Bajar al Infierno no debe ser tan difícil cuando medio planeta está lleno de entradas. Malo para el pobre Satanás, que necesitará de todos sus demonios como porteros, aunque bien pensado quizá no haga falta vigilante alguno porque parece difícil imaginar que alguien quiera traspasar voluntariamente esos umbrales. Especialmente viendo, oliendo y sintiendo lo que de ellos emana.
De todas formas, no todas esas múltiples puertas son de fácil acceso. Una de ellas está en un sitio tan poco frecuentado como Darvaza, una pequeña aldea situada en pleno desierto del Karakorum, en Turkmenistán. El país entero, que mide unos 350.000 kilómetros cuadrados es desierto en un 70%. Lo bueno que tiene es que es un territorio rico en petróleo y, sobre todo, gas natural.
Precisamente este último es la causa originaria de la apertura de la puerta en cuestión, porque en realidad es lo que queda de un pozo de prospección de gas. O mejor, dicho, un agujero que se abrió accidentalmente como resultado de ella, tragándose buena parte parte del equipo y la maquinaria para siempre, dadas las considerables dimensiones que tiene: 60 metros de diámetro y 20 de profundidad.

Los ingenieros y geólogos soviéticos que estaban realizando la operación en 1971 habían dado de forma casual con una gruta subterránea que se desmoronó. No hubo pérdidas humanas pero, no sabiendo qué había allá abajo exactamente, decidieron prenderle fuego para quemar el gas, si era el caso, y evitar que sus nocivas emanaciones pudieran constituir una amenaza. Así podrían también recuperar el material hundido.
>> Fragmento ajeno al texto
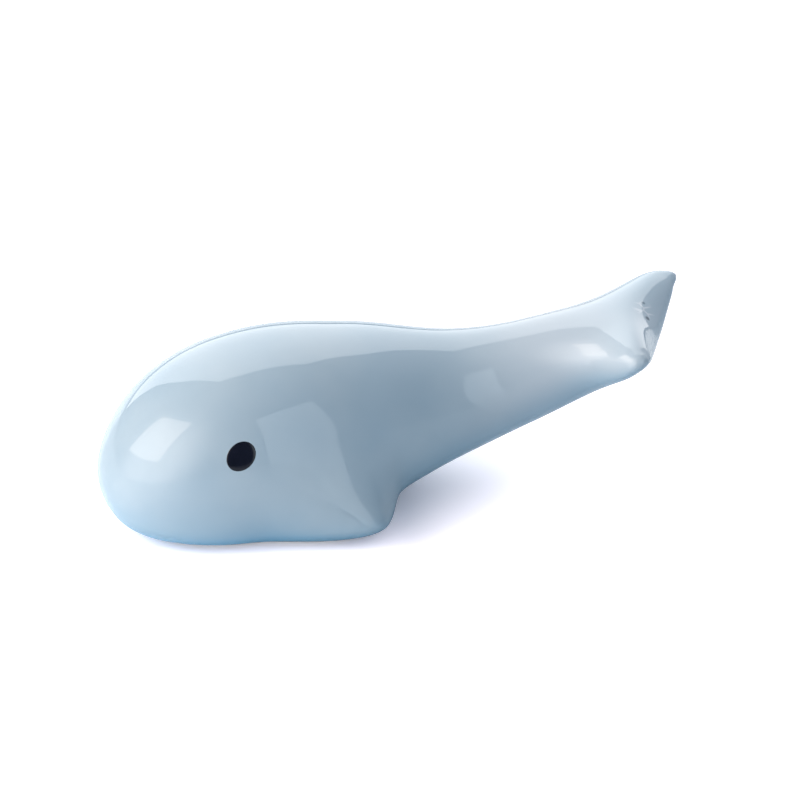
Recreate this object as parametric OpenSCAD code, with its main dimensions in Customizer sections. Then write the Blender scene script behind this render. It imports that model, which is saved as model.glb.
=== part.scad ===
// Chopstick rest in the form of a small whale. A cast porcelain body stands on
// a flat bare foot under a pale blue glaze, with a black dot for each eye. The
// sticks lie across the low back between the hump and the raised flukes.
// The head is towards -X, the near side towards -Y, the table at Z = 0.

/* [Whale] */
// Length over everything, nose to the tip of the far fluke
whale_l = 65; // [50:1:90]
// Width over both flippers
whale_w = 28; // [26:0.5:36]
// Width of the head at the cheeks
head_w = 23; // [18:0.5:25]
// Height of the hump over the table
hump_h = 20; // [16:0.5:24]
// Height of the spine line at the flukes' trailing edge
tail_h = 17; // [13:0.5:22]
// How far the nose turns to the near side, in degrees
head_turn = 10; // [0:1:20]
// How far the flukes turn to the near side, in degrees
tail_turn = 25; // [0:1:35]

/* [Tail] */
// Width of the tail where it is slimmest
stock_w = 10; // [7:0.5:13]
// Height of the tail where it is slimmest
stock_h = 9; // [6:0.5:12]
// Span over both flukes
fluke_span = 22.5; // [14:0.5:26]
// Thickness of the flukes
fluke_t = 6; // [4:0.25:8]
// How far the tips of the flukes curl up from the spine line
fluke_lift = 2.4; // [0:0.2:3]
// How far the near fluke hangs below level and the far one stands above it
fluke_tilt = 0.5; // [0:0.1:1]
// Depth of the notch between the flukes
notch_d = 0.7; // [0:0.1:2]
// Depth of the dent in the upper edge of the notch
dent_d = 0.8; // [0:0.1:1.2]

/* [Flippers] */
// Length of a flipper's root along the side
flipper_l = 19.5; // [12:0.5:24]
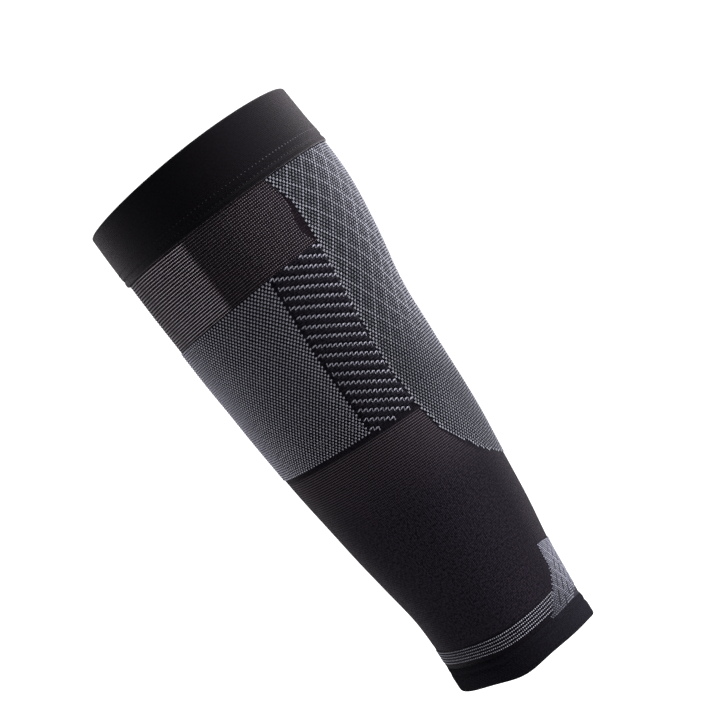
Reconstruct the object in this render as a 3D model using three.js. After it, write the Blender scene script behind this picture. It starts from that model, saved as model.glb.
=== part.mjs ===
import * as THREE from 'three';

// A calf compression sleeve: one knitted tube, worked in zones of different knit, with a doubled
// welt at the knee and another at the ankle. It has the round form that it takes on a leg.
// Lengths are in millimetres and angles in degrees. +Z runs up the leg to the knee, +Y is the
// calf side and -Y the shin side. The origin is on the leg's axis, level with the widest calf.

const { degToRad, lerp, radToDeg } = THREE.MathUtils;

// Driving dimensions
const sleeveLength = 297;
const calfDepth = 123;
const kneeRimRise = 28.1;
const kneeWeltHeight = 33.6;
const ankleWeltHeight = 11.9;
const kneeWeltWall = 2.4;
const ankleWeltWall = 2.2;
const meshKnitWall = 1;
const shinKnitWall = 1.6;
const ribGroundWall = 1.2;
const calfKnitWall = 1.4;
const plainKnitWall = 1.2;
const achillesKnitWall = 1.5;
const ribHeight = 0.7;
const ribPitch = 5.25;
const ribSlope = 33.5;
const weltLip = 0.7;
const weltGrooveRise = 2.8;
const weltGrooveDepth = 0.5;
const weltGrooveWidth = 1.6;
const seamGap = 0.3;

// How finely the curves are cut into flat faces
const columnAngle = 9.2;
const rowStep = 9;
const ribColumns = 8;
const ribRowsEach = 3;
const lowerLegRows = 9;
const foldSteps = 4;

// Sections of the leg from the knee rim to the ankle rim. down is a share of sleeveLength, and
// front, back, lean and arch are shares of calfDepth: front and back are the leg's reach from its
// axis, and lean and arch say how far a knitted course tips and bows away from the level.
// breadth is the section's width as a share of its depth. dip is how far a course hangs down over
// the soft fold at each side of the ankle, and sag is how far it hangs down over the fold at the
// back, along the heel tendon, both as shares of calfDepth.
const sections = [
  { down: 0, front: 0.472, back: 0.468, breadth: 0.95, lean: 0.027, arch: -0.013, dip: 0, sag: 0 },
  { down: 0.06, front: 0.47, back: 0.479, breadth: 0.95, lean: 0.02, arch: -0.006, dip: 0, sag: 0 },
  { down: 0.117, front: 0.467, back: 0.494, breadth: 0.95, lean: 0.013, arch: 0.004, dip: 0, sag: 0 },
  { down: 0.2, front: 0.459, back: 0.494, breadth: 0.945, lean: 0.03, arch: 0.001, dip: 0, sag: 0 },
  { down: 0.29, front: 0.446, back: 0.467, breadth: 0.94, lean: 0.032, arch: 0, dip: 0, sag: 0 },
  { down: 0.38, front: 0.434, back: 0.426, breadth: 0.935, lean: 0.012, arch: 0, dip: 0, sag: 0 },
  { down: 0.47, front: 0.422, back: 0.409, breadth: 0.93, lean: -0.008, arch: 0, dip: 0, sag: 0 },
  { down: 0.54, front: 0.408, back: 0.4, breadth: 0.925, lean: -0.018, arch: -0.002, dip: 0, sag: 0 },
  { down: 0.62, front: 0.387, back: 0.387, breadth: 0.915, lean: -0.018, arch: 0, dip: 0, sag: 0 },
  { down: 0.7, front: 0.363, back: 0.363, breadth: 0.905, lean: -0.017, arch: 0.002, dip: 0, sag: 0 },
  { down: 0.78, front: 0.336, back: 0.34, breadth: 0.89, lean: -0.016, arch: 0.006, dip: 0, sag: 0.015 },
  { down: 0.86, front: 0.309, back: 0.3062, breadth: 0.88, lean: -0.013, arch: 0.014, dip: 0, sag: 0.036 },
  { down: 0.92, front: 0.306, back: 0.2939, breadth: 0.87, lean: -0.009, arch: 0.027, dip: 0.004, sag: 0.032 },
  { down: 0.945, front: 0.308, back: 0.2884, breadth: 0.87, lean: -0.01, arch: 0.027, dip: 0.008, sag: 0.029 },
  { down: 0.97, front: 0.311, back: 0.2842, breadth: 0.87, lean: -0.02, arch: 0.012, dip: 0.013, sag: 0.026 },
  { down: 1, front: 0.314, back: 0.2809, breadth: 0.87, lean: -0.016, arch: 0.002, dip: 0.022, sag: 0.02 },
];
const shinTaper = 0.05;
const sideFoldAngle = 100;
const sideFoldSpread = 20;
const backFoldSpread = 22;

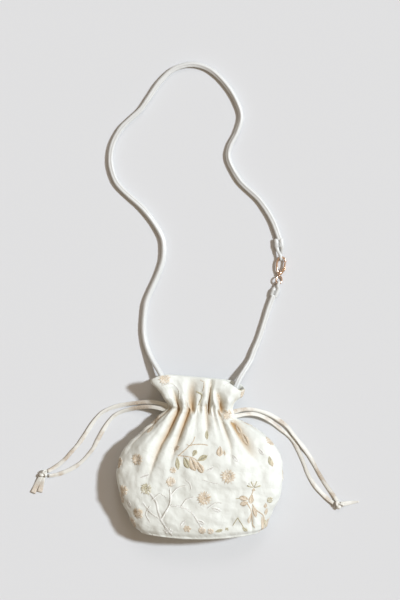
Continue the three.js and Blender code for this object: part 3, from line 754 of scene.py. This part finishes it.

Según sus cálculos, en unas semanas estaría todo consumido pero se equivocaron: la caverna era mucho más grande de lo previsto y, desde que se inflamó, el subsuelo no ha parado de arder. Ya van ya más de cuatro décadas y no se sabe cuánto más podría seguir así, ya que toda la zona constituye un gigantesco yacimiento de gas natural, uno de los mayores del mundo.
Los lugareños no tardaron en encontrarle un nombre perfecto: la Puerta del Infierno, no sólo por la oquedad y las llamas sino también por el intenso olor a azufre que despide incluso a distancia. Un auténtico espectáculo, si se quiere ver en positivo, que lamentablemente no puede ser explotado turísticamente de la forma adecuada porque se encuentra a 260 kilómetros de Ashgabat, en medio de la nada. Lo cual es una pena porque, si ya resulta curioso de día, de noche adquiere un aspecto impactante.
Por increíble que parezca, alguien consiguió entrar a ese peculiar averno; fue el pasado mes de julio, cuando George Kouronis descendió con un traje protector para recoger microorganismos en una arriesgada aventura patrocinada por National Geographic. Habrá que ver si alguien más puede seguir sus pasos, pues Gurbanguly Berdimuhamedow, presidente de Turkmenistán, ya expresó hace cuatro años su deseo de cerrar el pozo o limitar sus efectos de alguna forma, temiendo que el fuego pueda propagarse a las bolsas de gas natural de la región.
O sea, quería cerrar la Puerta del Infierno. Mas la cosa no resulta nada fácil y, viendo las dificultades técnicas, ha optado por dar un giro estratégico. La última propuesta es crear las infraestructuras y transportes necesarios para convertirlo en un destino turístico. Parece cosa del demonio.